# [Written request]
Go through the listing and copy every line word for word.
>> start Data
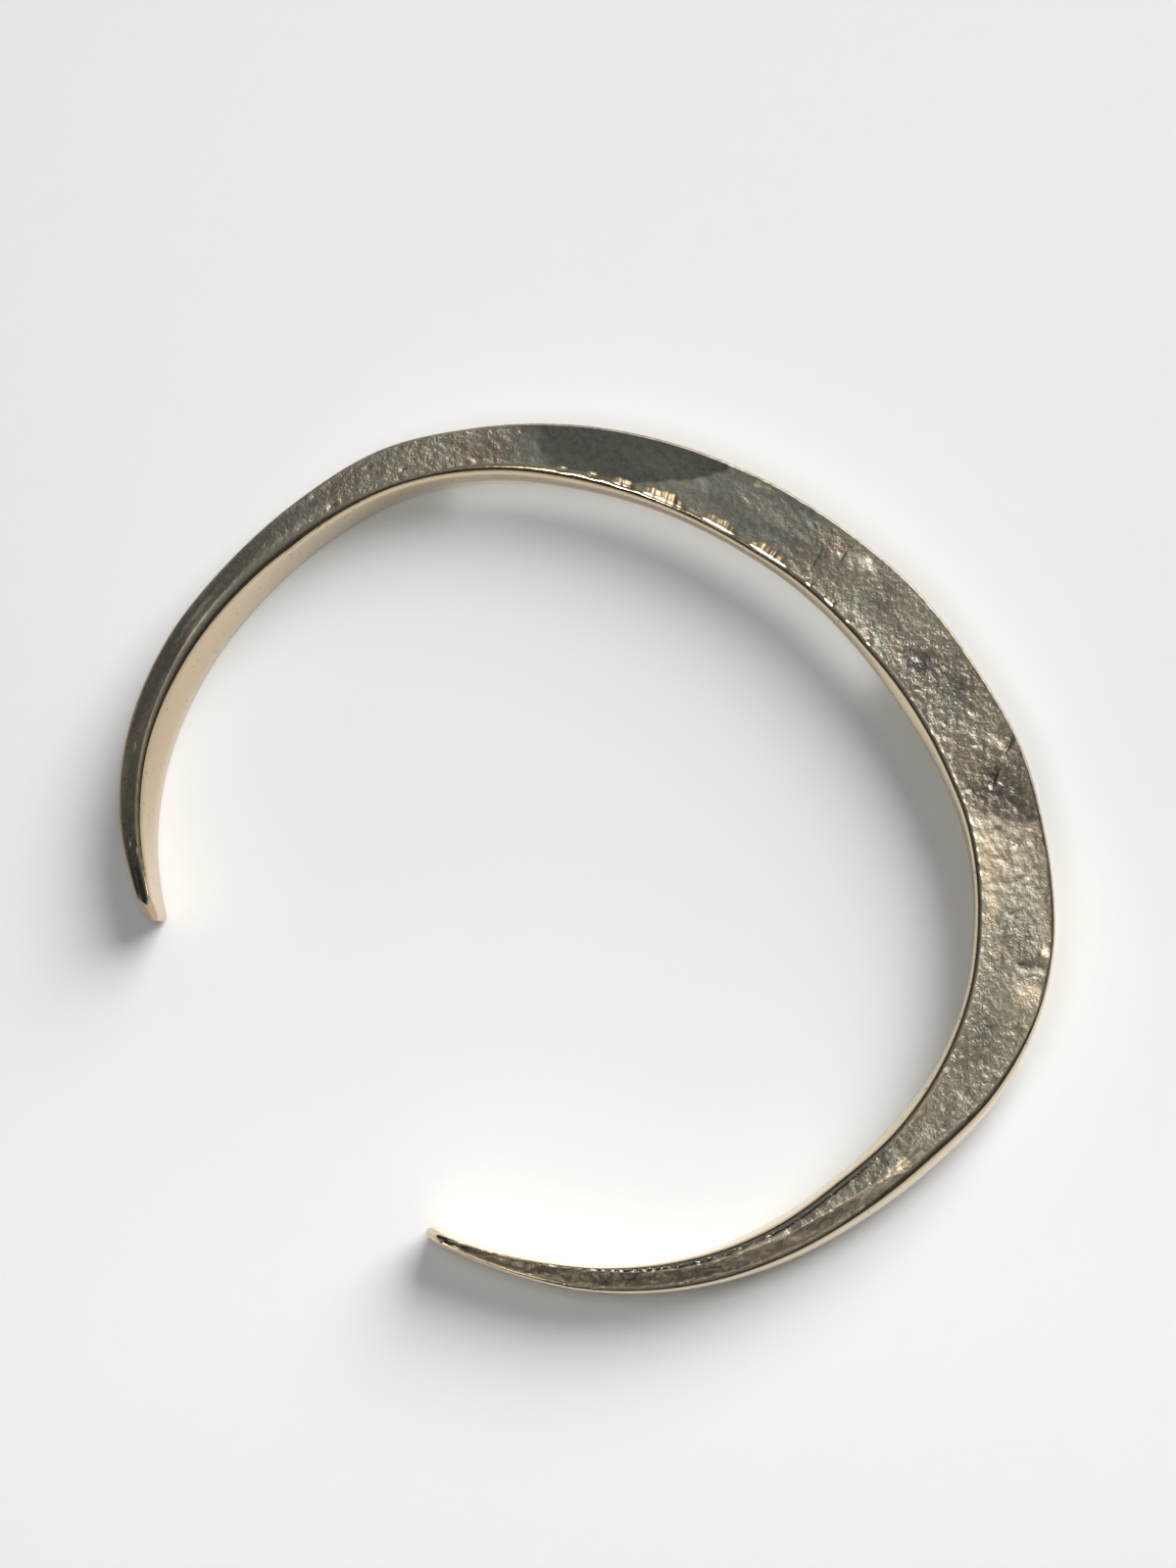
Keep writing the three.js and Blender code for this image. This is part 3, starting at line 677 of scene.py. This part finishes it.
def forged_silver(settings):
    """Forged sterling silver, hammered on its face and burnished on its walls.

    Burnishing leaves the walls nearly mirror-smooth, with a few scale pits. The hammered face is
    satin, yellowed by tarnish on its high parts and darkened by it in its valleys.
    """
    material, tree, shader = new_material("forged_sterling_silver")
    shader.inputs["Metallic"].default_value = 1.0

    place_on = node(tree, "ShaderNodeTexCoord").outputs["Object"]
    painted = {key: node(tree, "ShaderNodeAttribute", attribute_name=key).outputs["Fac"]
               for key in ("face", "grain", "rough", "dark", "warm", "depth", "stain")}

    # Clouds of tarnish a millimetre and a half across, the mottle of the hammered skin at half a
    # millimetre, and a grit that the eye reads as sparkle.
    clouds = node(tree, "ShaderNodeTexNoise", {
        "Vector": place_on, "Scale": 1 / (1.5 * MM), "Detail": 4.0, "Roughness": 0.6,
        "Distortion": 0.4}).outputs["Fac"]
    mottle = node(tree, "ShaderNodeTexNoise", {
        "Vector": place_on, "Scale": 1 / (0.5 * MM), "Detail": 4.0,
        "Roughness": 0.65}).outputs["Fac"]
    grit = node(tree, "ShaderNodeTexNoise", {
        "Vector": place_on, "Scale": 1 / (0.17 * MM), "Detail": 2.0,
        "Roughness": 0.6}).outputs["Fac"]

    # Brown and green-grey tarnish drift into each other across the face.
    drift = node(tree, "ShaderNodeMapRange", {
        "Value": clouds, "From Min": 0.40, "From Max": 0.60, "To Min": -0.35, "To Max": 0.45})
    warm = node(tree, "ShaderNodeMath", {0: painted["warm"], 1: drift.outputs["Result"]},
                operation="ADD", use_clamp=True).outputs[0]
    hammered = node(tree, "ShaderNodeMix", {
        0: warm, 6: (*settings.hammered, 1), 7: (*settings.brown, 1)}, data_type="RGBA").outputs[2]

    # Dark tarnish gathers in clouds and settles in the valleys; where the painted dark runs below
    # zero it gives way to bright silver.
    cloudy = node(tree, "ShaderNodeMapRange", {
        "Value": mottle, "From Min": 0.35, "From Max": 0.65, "To Min": -0.30, "To Max": 0.30})
    valley = node(tree, "ShaderNodeMapRange", {
        "Value": painted["depth"], "From Min": 0.09, "From Max": 0.26, "To Min": 0.0,
        "To Max": 0.5})
    settled = node(tree, "ShaderNodeMath", {
        0: cloudy.outputs["Result"], 1: valley.outputs["Result"]}, operation="ADD").outputs[0]
    dark = node(tree, "ShaderNodeMath", {0: painted["dark"], 1: settled},
                operation="ADD", use_clamp=True).outputs[0]
    tarnished = node(tree, "ShaderNodeMix", {
        0: dark, 6: hammered, 7: (*settings.tarnish, 1)}, data_type="RGBA").outputs[2]
    # Silver where the dark is below zero is partly wear and partly painted highlight: the bright
    # lines along crests and rims, and the glint patches.
    rubbed_and_highlight = node(tree, "ShaderNodeMapRange", {
        "Value": painted["dark"], "From Min": 0.0, "From Max": -0.6, "To Min": 0.0, "To Max": 0.9})
    hammered = node(tree, "ShaderNodeMix", {
        0: rubbed_and_highlight.outputs["Result"], 6: tarnished, 7: (*settings.silver, 1)},
        data_type="RGBA").outputs[2]

    # Scale pits: dark specks up to 0.3 mm wide, in drifts along the polished walls.
    specks = node(tree, "ShaderNodeTexVoronoi", {
        "Vector": place_on, "Scale": 1 / (0.6 * MM), "Randomness": 1.0}).outputs["Distance"]
    pit = node(tree, "ShaderNodeMapRange", {
        "Value": specks, "From Min": 0.25, "From Max": 0.15, "To Min": 0.0, "To Max": 0.55})
    drifts = node(tree, "ShaderNodeMapRange", {
        "Value": clouds, "From Min": 0.46, "From Max": 0.56})
    pits = node(tree, "ShaderNodeMath", {
        0: pit.outputs["Result"], 1: drifts.outputs["Result"]}, operation="MULTIPLY").outputs[0]
    yellowed = node(tree, "ShaderNodeMix", {
        0: painted["stain"], 6: (*settings.silver, 1), 7: (*settings.stain, 1)},
        data_type="RGBA").outputs[2]
    burnished = node(tree, "ShaderNodeMix", {
        0: pits, 6: yellowed, 7: (*settings.tarnish, 1)}, data_type="RGBA").outputs[2]
    colour = node(tree, "ShaderNodeMix", {
        0: painted["face"], 6: burnished, 7: hammered}, data_type="RGBA").outputs[2]
    tree.links.new(colour, shader.inputs["Base Color"])

    # The polish is uneven, so that highlights break up instead of running as clean lines.
    uneven = node(tree, "ShaderNodeMapRange", {
        "Value": mottle, "From Min": 0.35, "From Max": 0.70, "To Min": -0.03, "To Max": 0.05})
    rough = node(tree, "ShaderNodeMath", {0: painted["rough"], 1: uneven.outputs["Result"]},
                 operation="ADD").outputs[0]
    tree.links.new(rough, shader.inputs["Roughness"])

    # Skin of the hammered face: pits and beads from about a sixth to half a millimetre.
    beads = node(tree, "ShaderNodeMath", {0: mottle, 1: 2.0}, operation="MULTIPLY").outputs[0]
    skin = node(tree, "ShaderNodeMath", {0: beads, 1: grit}, operation="ADD").outputs[0]
    bump = node(tree, "ShaderNodeBump", {
        "Strength": painted["grain"], "Distance": 0.045 * MM, "Height": skin})
    # Faint waves left by the burnisher over everything.
    waves = node(tree, "ShaderNodeBump", {
        "Strength": 0.12, "Distance": 0.02 * MM, "Height": mottle,
        "Normal": bump.outputs["Normal"]})
    tree.links.new(waves.outputs["Normal"], shader.inputs["Normal"])
    return material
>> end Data
# [Exercise output]
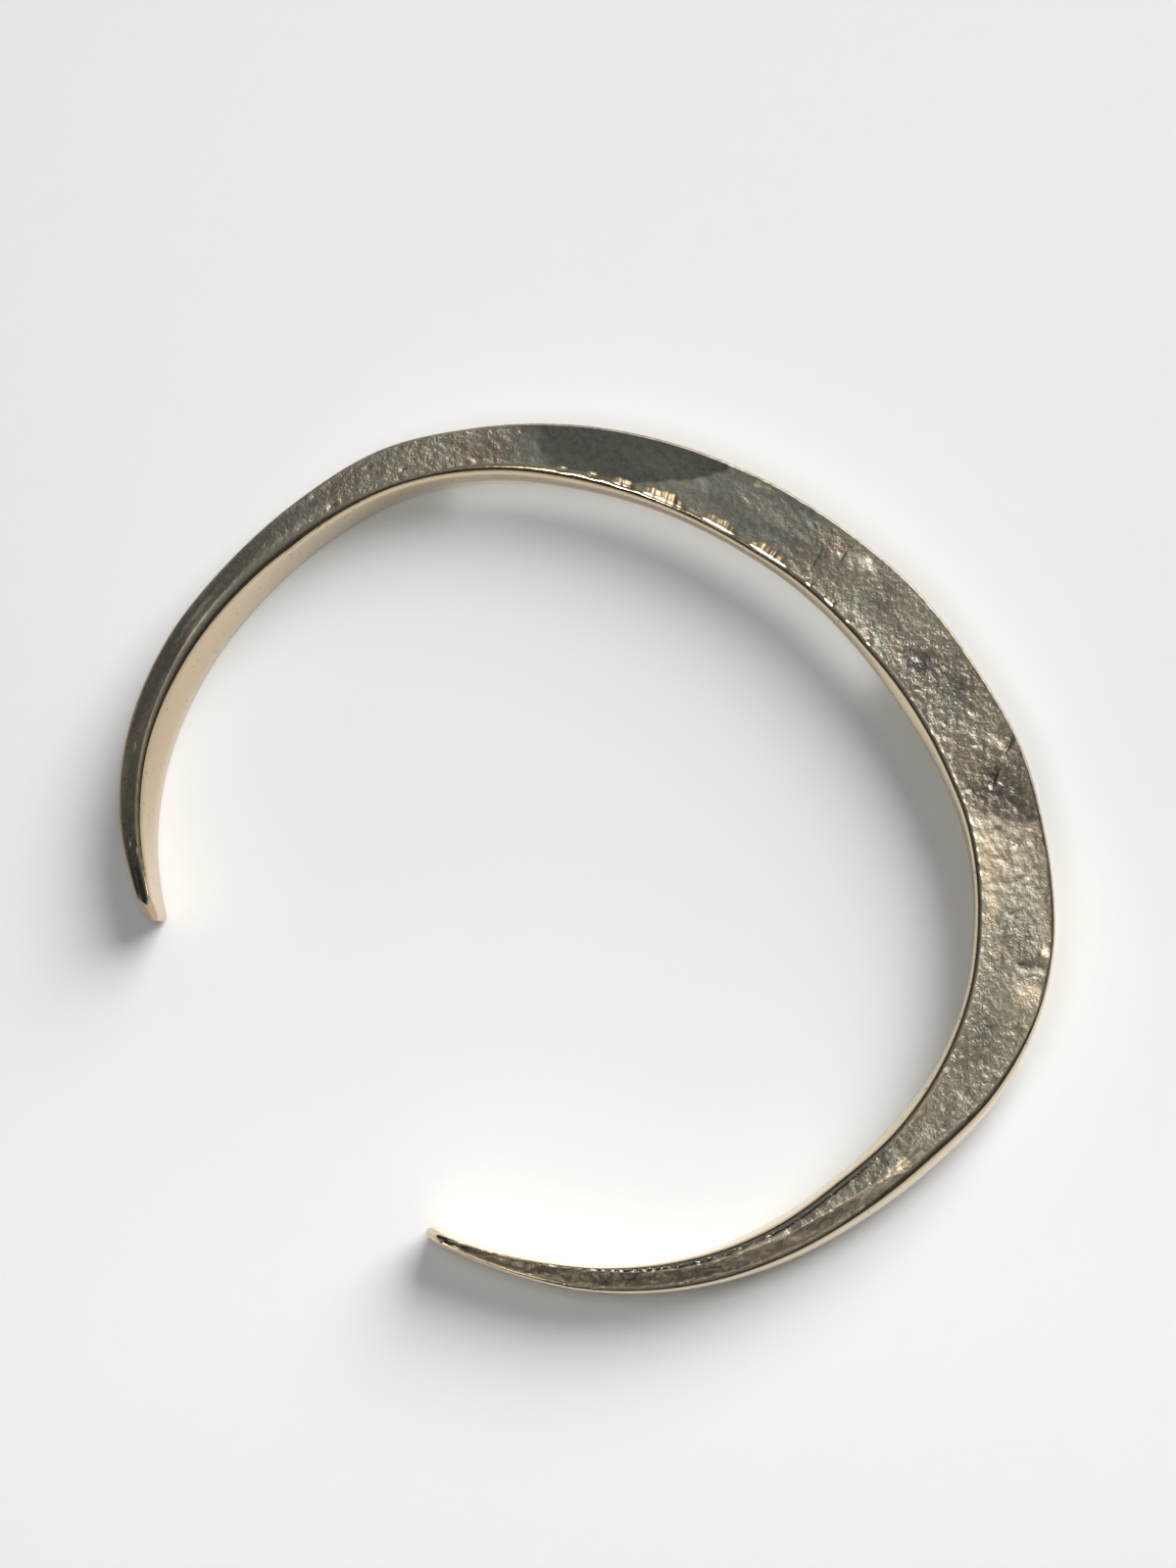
Keep writing the three.js and Blender code for this image. This is part 3, starting at line 677 of scene.py. This part finishes it.
def forged_silver(settings):
    """Forged sterling silver, hammered on its face and burnished on its walls.

    Burnishing leaves the walls nearly mirror-smooth, with a few scale pits. The hammered face is
    satin, yellowed by tarnish on its high parts and darkened by it in its valleys.
    """
    material, tree, shader = new_material("forged_sterling_silver")
    shader.inputs["Metallic"].default_value = 1.0

    place_on = node(tree, "ShaderNodeTexCoord").outputs["Object"]
    painted = {key: node(tree, "ShaderNodeAttribute", attribute_name=key).outputs["Fac"]
               for key in ("face", "grain", "rough", "dark", "warm", "depth", "stain")}

    # Clouds of tarnish a millimetre and a half across, the mottle of the hammered skin at half a
    # millimetre, and a grit that the eye reads as sparkle.
    clouds = node(tree, "ShaderNodeTexNoise", {
        "Vector": place_on, "Scale": 1 / (1.5 * MM), "Detail": 4.0, "Roughness": 0.6,
        "Distortion": 0.4}).outputs["Fac"]
    mottle = node(tree, "ShaderNodeTexNoise", {
        "Vector": place_on, "Scale": 1 / (0.5 * MM), "Detail": 4.0,
        "Roughness": 0.65}).outputs["Fac"]
    grit = node(tree, "ShaderNodeTexNoise", {
        "Vector": place_on, "Scale": 1 / (0.17 * MM), "Detail": 2.0,
        "Roughness": 0.6}).outputs["Fac"]

    # Brown and green-grey tarnish drift into each other across the face.
    drift = node(tree, "ShaderNodeMapRange", {
        "Value": clouds, "From Min": 0.40, "From Max": 0.60, "To Min": -0.35, "To Max": 0.45})
    warm = node(tree, "ShaderNodeMath", {0: painted["warm"], 1: drift.outputs["Result"]},
                operation="ADD", use_clamp=True).outputs[0]
    hammered = node(tree, "ShaderNodeMix", {
        0: warm, 6: (*settings.hammered, 1), 7: (*settings.brown, 1)}, data_type="RGBA").outputs[2]

    # Dark tarnish gathers in clouds and settles in the valleys; where the painted dark runs below
    # zero it gives way to bright silver.
    cloudy = node(tree, "ShaderNodeMapRange", {
        "Value": mottle, "From Min": 0.35, "From Max": 0.65, "To Min": -0.30, "To Max": 0.30})
    valley = node(tree, "ShaderNodeMapRange", {
        "Value": painted["depth"], "From Min": 0.09, "From Max": 0.26, "To Min": 0.0,
        "To Max": 0.5})
    settled = node(tree, "ShaderNodeMath", {
        0: cloudy.outputs["Result"], 1: valley.outputs["Result"]}, operation="ADD").outputs[0]
    dark = node(tree, "ShaderNodeMath", {0: painted["dark"], 1: settled},
                operation="ADD", use_clamp=True).outputs[0]
    tarnished = node(tree, "ShaderNodeMix", {
        0: dark, 6: hammered, 7: (*settings.tarnish, 1)}, data_type="RGBA").outputs[2]
    # Silver where the dark is below zero is partly wear and partly painted highlight: the bright
    # lines along crests and rims, and the glint patches.
    rubbed_and_highlight = node(tree, "ShaderNodeMapRange", {
        "Value": painted["dark"], "From Min": 0.0, "From Max": -0.6, "To Min": 0.0, "To Max": 0.9})
    hammered = node(tree, "ShaderNodeMix", {
        0: rubbed_and_highlight.outputs["Result"], 6: tarnished, 7: (*settings.silver, 1)},
        data_type="RGBA").outputs[2]

    # Scale pits: dark specks up to 0.3 mm wide, in drifts along the polished walls.
    specks = node(tree, "ShaderNodeTexVoronoi", {
        "Vector": place_on, "Scale": 1 / (0.6 * MM), "Randomness": 1.0}).outputs["Distance"]
    pit = node(tree, "ShaderNodeMapRange", {
        "Value": specks, "From Min": 0.25, "From Max": 0.15, "To Min": 0.0, "To Max": 0.55})
    drifts = node(tree, "ShaderNodeMapRange", {
        "Value": clouds, "From Min": 0.46, "From Max": 0.56})
    pits = node(tree, "ShaderNodeMath", {
        0: pit.outputs["Result"], 1: drifts.outputs["Result"]}, operation="MULTIPLY").outputs[0]
    yellowed = node(tree, "ShaderNodeMix", {
        0: painted["stain"], 6: (*settings.silver, 1), 7: (*settings.stain, 1)},
        data_type="RGBA").outputs[2]
    burnished = node(tree, "ShaderNodeMix", {
        0: pits, 6: yellowed, 7: (*settings.tarnish, 1)}, data_type="RGBA").outputs[2]
    colour = node(tree, "ShaderNodeMix", {
        0: painted["face"], 6: burnished, 7: hammered}, data_type="RGBA").outputs[2]
    tree.links.new(colour, shader.inputs["Base Color"])

    # The polish is uneven, so that highlights break up instead of running as clean lines.
    uneven = node(tree, "ShaderNodeMapRange", {
        "Value": mottle, "From Min": 0.35, "From Max": 0.70, "To Min": -0.03, "To Max": 0.05})
    rough = node(tree, "ShaderNodeMath", {0: painted["rough"], 1: uneven.outputs["Result"]},
                 operation="ADD").outputs[0]
    tree.links.new(rough, shader.inputs["Roughness"])

    # Skin of the hammered face: pits and beads from about a sixth to half a millimetre.
    beads = node(tree, "ShaderNodeMath", {0: mottle, 1: 2.0}, operation="MULTIPLY").outputs[0]
    skin = node(tree, "ShaderNodeMath", {0: beads, 1: grit}, operation="ADD").outputs[0]
    bump = node(tree, "ShaderNodeBump", {
        "Strength": painted["grain"], "Distance": 0.045 * MM, "Height": skin})
    # Faint waves left by the burnisher over everything.
    waves = node(tree, "ShaderNodeBump", {
        "Strength": 0.12, "Distance": 0.02 * MM, "Height": mottle,
        "Normal": bump.outputs["Normal"]})
    tree.links.new(waves.outputs["Normal"], shader.inputs["Normal"])
    return material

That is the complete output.